▶ Brief
All of the data needs to be repeated exactly.

..........

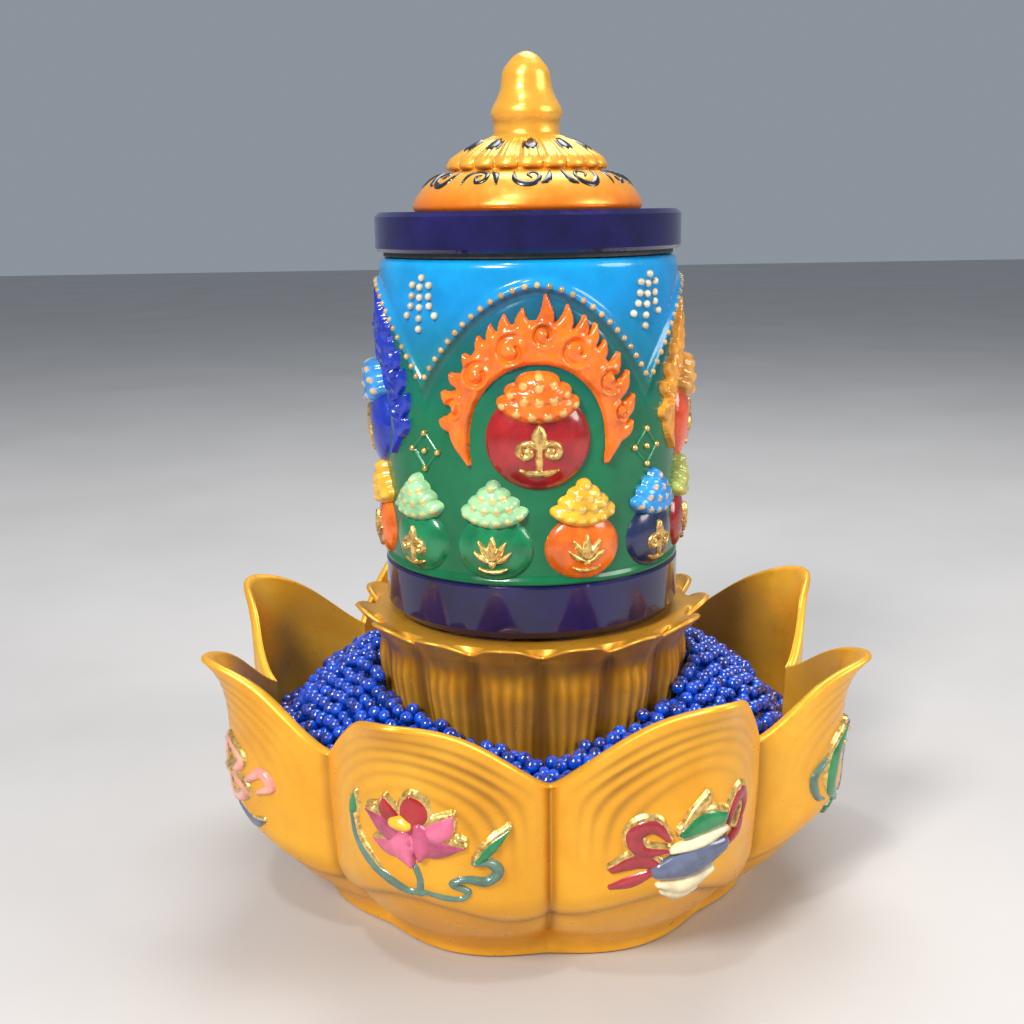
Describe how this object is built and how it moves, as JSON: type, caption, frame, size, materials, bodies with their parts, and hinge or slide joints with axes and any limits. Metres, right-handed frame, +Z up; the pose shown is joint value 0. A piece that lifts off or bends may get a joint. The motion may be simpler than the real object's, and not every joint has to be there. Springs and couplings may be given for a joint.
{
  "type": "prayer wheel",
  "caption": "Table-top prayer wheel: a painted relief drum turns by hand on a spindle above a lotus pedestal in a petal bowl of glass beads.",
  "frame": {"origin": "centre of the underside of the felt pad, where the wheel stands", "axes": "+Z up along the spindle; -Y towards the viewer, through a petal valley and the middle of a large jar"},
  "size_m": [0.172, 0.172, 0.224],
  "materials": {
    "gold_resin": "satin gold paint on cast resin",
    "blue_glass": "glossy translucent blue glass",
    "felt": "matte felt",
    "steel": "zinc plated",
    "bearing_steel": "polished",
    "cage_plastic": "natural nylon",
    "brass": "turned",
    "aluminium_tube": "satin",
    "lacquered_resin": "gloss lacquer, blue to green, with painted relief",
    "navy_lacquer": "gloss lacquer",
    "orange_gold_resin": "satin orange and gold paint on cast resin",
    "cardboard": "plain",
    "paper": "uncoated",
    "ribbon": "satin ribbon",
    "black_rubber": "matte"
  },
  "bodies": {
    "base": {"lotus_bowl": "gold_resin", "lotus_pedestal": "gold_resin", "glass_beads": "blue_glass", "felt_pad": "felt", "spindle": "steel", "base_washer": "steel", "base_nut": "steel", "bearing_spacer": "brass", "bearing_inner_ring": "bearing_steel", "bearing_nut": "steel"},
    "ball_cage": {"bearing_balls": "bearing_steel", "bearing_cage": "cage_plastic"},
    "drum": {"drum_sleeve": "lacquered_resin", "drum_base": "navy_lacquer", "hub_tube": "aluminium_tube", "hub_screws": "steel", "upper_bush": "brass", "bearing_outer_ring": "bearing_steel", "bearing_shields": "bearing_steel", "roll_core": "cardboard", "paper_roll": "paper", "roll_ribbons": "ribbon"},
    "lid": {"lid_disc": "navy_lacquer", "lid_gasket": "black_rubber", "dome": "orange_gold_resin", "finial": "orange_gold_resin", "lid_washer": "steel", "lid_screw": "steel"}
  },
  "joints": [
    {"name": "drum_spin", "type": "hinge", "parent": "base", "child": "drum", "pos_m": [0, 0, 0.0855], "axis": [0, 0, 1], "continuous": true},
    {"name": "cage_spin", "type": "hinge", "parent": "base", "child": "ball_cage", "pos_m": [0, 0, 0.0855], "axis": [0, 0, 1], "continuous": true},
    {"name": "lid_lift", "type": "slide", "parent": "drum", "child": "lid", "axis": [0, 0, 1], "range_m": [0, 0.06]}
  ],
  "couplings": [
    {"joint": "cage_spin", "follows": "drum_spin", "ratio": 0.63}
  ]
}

..........

▶ In response
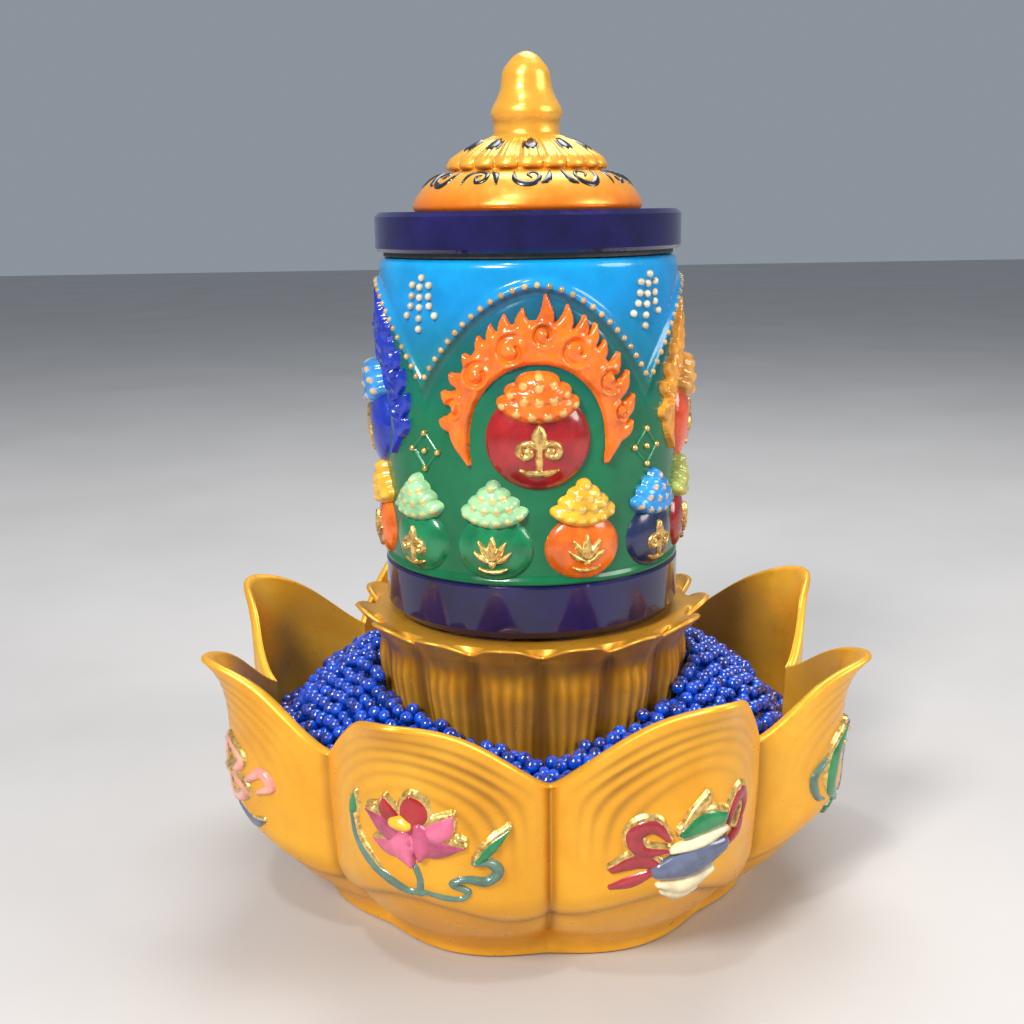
Describe how this object is built and how it moves, as JSON: type, caption, frame, size, materials, bodies with their parts, and hinge or slide joints with axes and any limits. Metres, right-handed frame, +Z up; the pose shown is joint value 0. A piece that lifts off or bends may get a joint. The motion may be simpler than the real object's, and not every joint has to be there. Springs and couplings may be given for a joint.
{
  "type": "prayer wheel",
  "caption": "Table-top prayer wheel: a painted relief drum turns by hand on a spindle above a lotus pedestal in a petal bowl of glass beads.",
  "frame": {"origin": "centre of the underside of the felt pad, where the wheel stands", "axes": "+Z up along the spindle; -Y towards the viewer, through a petal valley and the middle of a large jar"},
  "size_m": [0.172, 0.172, 0.224],
  "materials": {
    "gold_resin": "satin gold paint on cast resin",
    "blue_glass": "glossy translucent blue glass",
    "felt": "matte felt",
    "steel": "zinc plated",
    "bearing_steel": "polished",
    "cage_plastic": "natural nylon",
    "brass": "turned",
    "aluminium_tube": "satin",
    "lacquered_resin": "gloss lacquer, blue to green, with painted relief",
    "navy_lacquer": "gloss lacquer",
    "orange_gold_resin": "satin orange and gold paint on cast resin",
    "cardboard": "plain",
    "paper": "uncoated",
    "ribbon": "satin ribbon",
    "black_rubber": "matte"
  },
  "bodies": {
    "base": {"lotus_bowl": "gold_resin", "lotus_pedestal": "gold_resin", "glass_beads": "blue_glass", "felt_pad": "felt", "spindle": "steel", "base_washer": "steel", "base_nut": "steel", "bearing_spacer": "brass", "bearing_inner_ring": "bearing_steel", "bearing_nut": "steel"},
    "ball_cage": {"bearing_balls": "bearing_steel", "bearing_cage": "cage_plastic"},
    "drum": {"drum_sleeve": "lacquered_resin", "drum_base": "navy_lacquer", "hub_tube": "aluminium_tube", "hub_screws": "steel", "upper_bush": "brass", "bearing_outer_ring": "bearing_steel", "bearing_shields": "bearing_steel", "roll_core": "cardboard", "paper_roll": "paper", "roll_ribbons": "ribbon"},
    "lid": {"lid_disc": "navy_lacquer", "lid_gasket": "black_rubber", "dome": "orange_gold_resin", "finial": "orange_gold_resin", "lid_washer": "steel", "lid_screw": "steel"}
  },
  "joints": [
    {"name": "drum_spin", "type": "hinge", "parent": "base", "child": "drum", "pos_m": [0, 0, 0.0855], "axis": [0, 0, 1], "continuous": true},
    {"name": "cage_spin", "type": "hinge", "parent": "base", "child": "ball_cage", "pos_m": [0, 0, 0.0855], "axis": [0, 0, 1], "continuous": true},
    {"name": "lid_lift", "type": "slide", "parent": "drum", "child": "lid", "axis": [0, 0, 1], "range_m": [0, 0.06]}
  ],
  "couplings": [
    {"joint": "cage_spin", "follows": "drum_spin", "ratio": 0.63}
  ]
}